Последнюю работу, которую он вылепил при мне, уже будучи второклассником, Илюша назвал так: «Человек видит весь мир». Мальчик сидит на пригорке, опершись на прямые руки и согнув одну ногу в колене — свободная, пластичная постановка с нюансом в Илюшином духе: у мальчика лицо с четырех сторон — уши одного являются носом другого. Когда смотришь на скульптуру анфас, то нюанса этого не заметно, разве что уши чересчур оттопырены, как и у самого автора.
— Во все стороны смотрит, так-то вот,— гордился Илюша работой.— У вас бы на лепке я бы целый день сидел. А в школе да на английском! Говорят, что меня выгонят за неуспеваемость,— мечтательно сообщил он,— вот хорошо будет! Тогда вместо этого английского буду на лепку ездить. А вы попросите мою маму, она вас послушает.
Так и не удалось мне уговорить маму — видно, она строго-настрого запретила мальчику ездить на лепку. Парадокс: ребенок всем своим существованием дает понять родителям, чего он сам лично хочет. А родители делают с ним то, что хотят сами. Вот и все. Глухая стена. Остается надеяться, что то упорство, с которым Илюша два первых месяца бойкотировал мои уроки, он употребит на то, чтобы отстоять свой дар. Вопреки взрослым, не желающим обращать на него внимания.
ПРИТЧА О ЛЯГУШКЕ
Если у Илюши М. врожденное чувство пластики, абсолютный слух «на форму», то у Оли В. столь же абсолютное чувство линии, практически не свойственное детям. Ее рисунки динамичные не за счет композиции, а за счет самой линии. Пользуясь богатством градаций простого карандаша, девочка создает динамичный музыкальный рисунок. У нее «поставлена рука», хотя никто ей руку не ставил.
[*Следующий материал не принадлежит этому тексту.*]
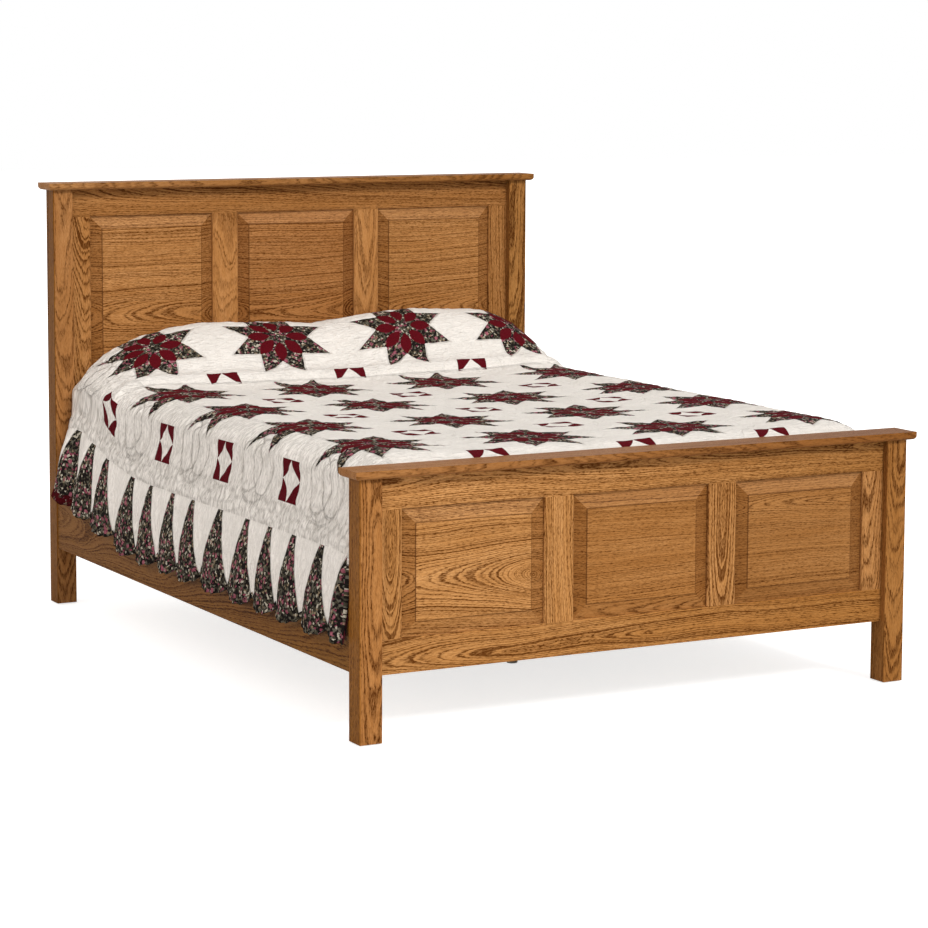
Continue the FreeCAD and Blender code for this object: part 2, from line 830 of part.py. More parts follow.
save("box_spring", padded_block(slat_top, box_top - slat_top, box_corner, box_edge, box_edge))
save("mattress", padded_block(box_top, mattress_thick, mattress_corner, mattress_edge, mattress_base_edge))
save("left_pillow", pillow(-1))
save("right_pillow", pillow(1))
save("quilt", quilt())
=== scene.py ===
import math

import bmesh
import bpy
import numpy as np
from mathutils import Matrix, Vector


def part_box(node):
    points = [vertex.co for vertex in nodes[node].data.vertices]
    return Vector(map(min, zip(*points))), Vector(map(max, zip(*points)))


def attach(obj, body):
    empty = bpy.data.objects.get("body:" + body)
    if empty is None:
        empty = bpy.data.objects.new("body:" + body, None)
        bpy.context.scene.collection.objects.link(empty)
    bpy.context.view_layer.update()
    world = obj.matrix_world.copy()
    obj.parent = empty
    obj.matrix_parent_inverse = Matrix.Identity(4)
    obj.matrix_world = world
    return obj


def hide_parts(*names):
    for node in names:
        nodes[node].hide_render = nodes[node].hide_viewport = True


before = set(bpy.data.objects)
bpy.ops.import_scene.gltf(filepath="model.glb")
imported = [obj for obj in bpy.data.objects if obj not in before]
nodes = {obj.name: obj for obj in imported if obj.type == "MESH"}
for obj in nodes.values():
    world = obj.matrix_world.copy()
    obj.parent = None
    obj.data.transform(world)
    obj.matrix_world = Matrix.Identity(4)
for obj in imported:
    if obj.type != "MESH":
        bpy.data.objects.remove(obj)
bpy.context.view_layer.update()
bpy.ops.object.select_all(action="DESELECT")
print("frame loaded:", len(nodes), "nodes")


# ---- helpers for objects and shader trees


def addObject(name, data):
    made = bpy.data.objects.new(name, data)
    bpy.context.scene.collection.objects.link(made)
    return made


def finishMesh(name, build):
    bmesh.ops.recalc_face_normals(build, faces=build.faces)
    mesh = bpy.data.meshes.new(name)
    build.to_mesh(mesh)
    build.free()
    return addObject(name, mesh)


class Signal:
    # a shader node's output that takes + - * / like a number

    def __init__(self, socket):
        self.socket = socket
        self.tree = socket.id_data

    def __add__(self, other):
        return calc("ADD", self, other)

    def __sub__(self, other):
        return calc("SUBTRACT", self, other)

    def __rsub__(self, other):
        return calc("SUBTRACT", other, self)

    def __mul__(self, other):
        return calc("MULTIPLY", self, other)

    def __truediv__(self, other):
        return calc("DIVIDE", self, other)

    def __pow__(self, other):
        return calc("POWER", self, other)

    def __abs__(self):
        return calc("ABSOLUTE", self)


def opaque(colour):
    return (*colour[:3], 1.0)


def grey(value):
    return (value, value, value)


def feed(socket, value):
    if isinstance(value, Signal):
        socket.id_data.links.new(value.socket, socket)
    else:
        socket.default_value = opaque(value) if socket.type == "RGBA" else value


def feedAll(sockets, values):
    for label, value in values.items():
        feed(sockets[label], value)


def addNode(tree, kind, **settings):
    node = tree.nodes.new("ShaderNode" + kind)
    for key, value in settings.items():
        setattr(node, key, value)
    return node


def outputsOf(node):
    return [Signal(socket) for socket in node.outputs]


def calc(operation, *values, clamp=False):
    tree = next(value.tree for value in values if isinstance(value, Signal))
    node = addNode(tree, "Math", operation=operation, use_clamp=clamp)
    for socket, value in zip(node.inputs, values):
        feed(socket, value)
    return outputsOf(node)[0]


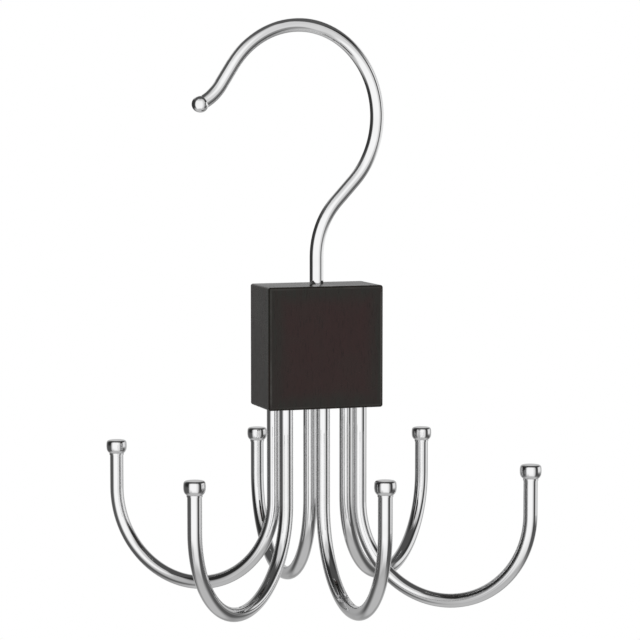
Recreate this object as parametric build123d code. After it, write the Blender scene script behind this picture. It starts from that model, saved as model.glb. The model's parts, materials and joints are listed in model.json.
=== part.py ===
"""Swivelling tie hanger: a top hook of bent wire, a wood block and six J-shaped tie hooks.

All lengths are in millimetres. The origin is the rod seat, the underside of the top hook's crown.
+Z points up, and +X runs in the plane of the top hook, away from its tip.
"""
from build123d import *
import os
from math import cos, radians, sin, sqrt

# Wire: the top hook and all six tie hooks are bent from the same stock.
wire_diameter = 5.0
wire_radius = wire_diameter / 2
wire_end_bevel = 0.4

# Top hook, bent in one plane, from the block upwards and round to its tip.
shank_straight = 9.9
neck_bend_radius = 27.9
neck_bend_angle = 45.4
neck_straight = 10.4
crown_radius = 32.5
crown_angle = 191.0
lip_straight = 8.5
lip_bend_radius = 18.7
lip_bend_angle = 25.4
tip_straight = 0.9
ball_diameter = 6.0
ball_spigot_diameter = 2.6
ball_spigot_length = 2.4
ball_hole_spare = 0.4

# Wood block.
block_width = 43.0
block_depth = 23.0
block_height = 44.0
block_edge_radius = 0.9
block_rest_turn = -12.0

# Swivel: the shank runs in a bore, and its upset head holds a washer against a shoulder.
shank_clearance = 0.05
counterbore_diameter = 8.0
counterbore_depth = 9.0
washer_diameter = 7.4
washer_hole_clearance = 0.1
washer_thickness = 1.0
head_diameter = 6.8
head_rim_height = 0.8
head_dome_height = 0.8

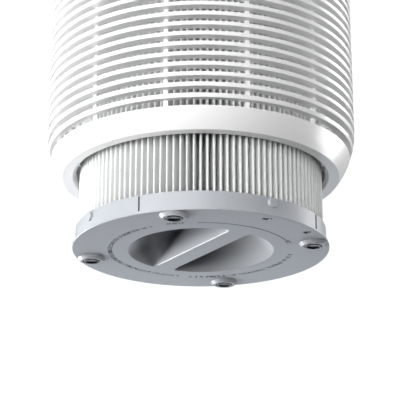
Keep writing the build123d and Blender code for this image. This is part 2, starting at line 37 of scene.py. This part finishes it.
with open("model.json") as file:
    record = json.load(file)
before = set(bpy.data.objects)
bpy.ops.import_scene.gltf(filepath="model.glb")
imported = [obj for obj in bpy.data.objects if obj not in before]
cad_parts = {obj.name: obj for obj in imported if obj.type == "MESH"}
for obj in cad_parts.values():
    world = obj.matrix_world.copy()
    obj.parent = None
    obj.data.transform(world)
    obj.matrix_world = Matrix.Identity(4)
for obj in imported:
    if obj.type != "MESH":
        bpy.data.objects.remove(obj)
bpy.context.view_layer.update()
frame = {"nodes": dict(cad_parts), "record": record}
record = frame["record"]
nodes = frame["nodes"]

MM = 0.001

# ---- places taken from the frame ----------------------------------------------------------
tray_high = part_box("base_tray")[1]
pack_low, pack_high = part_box("pleat_pack")
pads_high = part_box("foot_pads")[1]

FACE_ABOVE_PADS = 0.2 * MM
tray_face = pads_high.z + FACE_ABOVE_PADS       # the tray's flat underside
pack_r = pack_high.x

# ---- pleated medium -----------------------------------------------------------------------
PLEATS = 120
PLEAT_IN_R = 63.2 * MM      # the folded pack's inner radius
TIP_R = 0.60 * MM           # bend at a pleat's outer tip
ROOT_R = 0.50 * MM          # bend at its inner turn
SHEET_T = 0.45 * MM
BEND_STEPS = 6              # straight pieces in each half-round bend
PLEAT_LEVELS = 14           # rings of points from the lower end to the upper one
TIP_JITTER = 0.018          # how far a tip strays, as a share of the pitch
TIP_SWAY = 0.012            # how much further it strays half-way up
PLEAT_SEED = 7

# ---- print on the tray --------------------------------------------------------------------
MARK_R = 63.5 * MM          # middle of the rows of signs
ARC_R = 63.0 * MM
ARC_W = 0.65 * MM
ARC_TURNS = (-2, 66)
ARC_STEPS = 40
MARK_PROUD = 0.05 * MM      # half the thickness of a mark, which is half sunk in the face

# Strokes of the made-up signs, as (across, up) from and to, in a cell one unit wide and high.
SIGNS = (
    ((0.15, 0, 0.15, 1), (0.15, 1, 0.8, 1)),
    ((0.5, 0, 0.5, 1),),
    ((0.15, 0, 0.15, 1), (0.8, 0, 0.8, 1)),
    ((0.15, 0, 0.15, 1), (0.15, 0.5, 0.8, 0.5), (0.8, 0, 0.8, 0.5)),
    ((0.1, 0.1, 0.9, 0.1), (0.1, 0.9, 0.9, 0.9)),
    ((0.15, 0, 0.8, 0), (0.15, 0, 0.15, 1)),
)
SIGN_W = 1.6 * MM
SIGN_H = 2.6 * MM
SIGN_LINE = 0.5 * MM
BOLD_H = 2.9 * MM
BOLD_LINE = 0.8 * MM
NEXT_SIGN = 1.35            # from one sign to the next, in sign widths
NEXT_WORD = 2.5             # the same where a gap is left
SIGN_SHARE = 0.85           # share of the signs with no gap after them
SIGN_ROWS = ((-165, -29), (97, 160.5), (-21, -8), (68, 75))     # turns of each row's ends
BOLD_ROW = (164, 188.6)
SIGN_SEED = 11

# Padlock signs. Sizes are in millimetres, across and up from the sign's own middle.
ICON_R = 83.0 * MM
LOCK_BODY = ((-2.1, -2.3), (2.1, -2.3), (2.1, 0.5), (-2.1, 0.5))
SHACKLE_FOOT = 0.6
SHACKLE_OUT = (1.75, 2.3)   # half width and height of the shackle's outer edge
SHACKLE_IN = (1.05, 1.6)
SHACKLE_STEPS = 10
PADLOCKS = ((31.0, 2.2), (59.5, 0.0))   # turn, and how far the shackle is moved aside

# Dark strips that fill the index grooves in the tray's collar: painted shade in the grooves.
INDEX_TURN = 62.6
INDEX_HALF = (1.15 * MM, 0.56 * MM, 0.56 * MM, 0.56 * MM)   # the first is the bold start mark
INDEX_INSET = 1.95 * MM     # from the tray's rim to the filling's face
INDEX_DEPTH = 0.8 * MM
INDEX_LOW = 2.75 * MM       # ends of the filling, above the tray's underside
INDEX_HIGH = 13.0 * MM

# ---- rubber feet --------------------------------------------------------------------------
FOOT_TURN = -12.7           # the first foot
FOOT_CIRCLE_R = 79.5 * MM
FOOT_COUNT = 4
FOOT_STEPS = 48
FOOT_PROFILE = (            # (radius, height) in millimetres: dished middle, rounded lip, top
    (0, 0.85), (2.0, 0.82), (3.2, 0.70), (3.9, 0.45), (4.3, 0.16), (4.65, 0.03), (5.0, 0.0),
    (5.35, 0.05), (5.65, 0.22), (5.8, 0.5), (5.8, 2.0), (0, 2.0),
)

# ---- camera and light ---------------------------------------------------------------------
CAMERA_TILT = 19.37         # looking up, in degrees
CAMERA_DISTANCE = 1.0555
CAMERA_SIDE = -0.52 * MM
AIM_ABOVE_TRAY = 37.9 * MM
LENS = 134.1                # lens and sensor in millimetres
SENSOR = 36.0
CLIP_END = 20.0

# Softboxes round the object: name, turn, rise in degrees, distance, side, watts and, where it
# isn't white, tint.
LIGHTS = (
    ("low_left", -122, -16.5, 1.4, 0.65, 26.5),
    ("side_left", -88, -12, 1.4, 0.6, 6.5),
    ("sheen", 180, -11, 1.4, 0.8, 2.8, (0.88, 0.96, 1.06)),
    ("key", -46, -2, 1.5, 0.8, 17.5),
    ("front", -12, -2, 1.5, 0.8, 14.5),
    ("edge_right", 112, -4, 1.5, 0.8, 19.0),
    ("back_right", 121, 32, 1.6, 0.8, 14.0),
    ("top", 20, 75, 1.8, 1.0, 9.0),
)
LIT_POINT = Vector((0, 0, 0.1))
WORLD_STRENGTH = 0.02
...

Я спросила у Олиной мамы, показывал ли Оле кто-нибудь из взрослых, как нарисовать фигуру в профиль, как нарисовать кисть руки в различных поворотах, уходящую фигуру, фигуру со спины, где – в соответствии с законом перспективы выступающая нога чуть короче другой и рука дана в верном перспективном сокращении. Нет, никто ей этого не показывал. Значит, дело в уникальной наблюдательности. Но мало наблюдать. Надо суметь изобразить увиденное.
Милая застенчивая мама, она краснеет, когда я расхваливаю Олю. «Дети все хорошо рисуют»,— говорит она. И верно. Но Оля рисует не как ребенок, а как зрелый мастер.
Болезненная девочка, руки как в рыбьей чешуе, коротко остриженная голова в струпьях от диатеза. Она немногословна, но в ее лучистых глазах отражается все. Глядя на нее, вспоминаю княжну Волконскую, которую можно было бы назвать дурнушкой, если бы не глаза, излучающие любовь.
Оля никогда не комментирует свои работы. То, что выходит из-под карандаша, не вмещается в слово. Ее язык — не речь, а линия.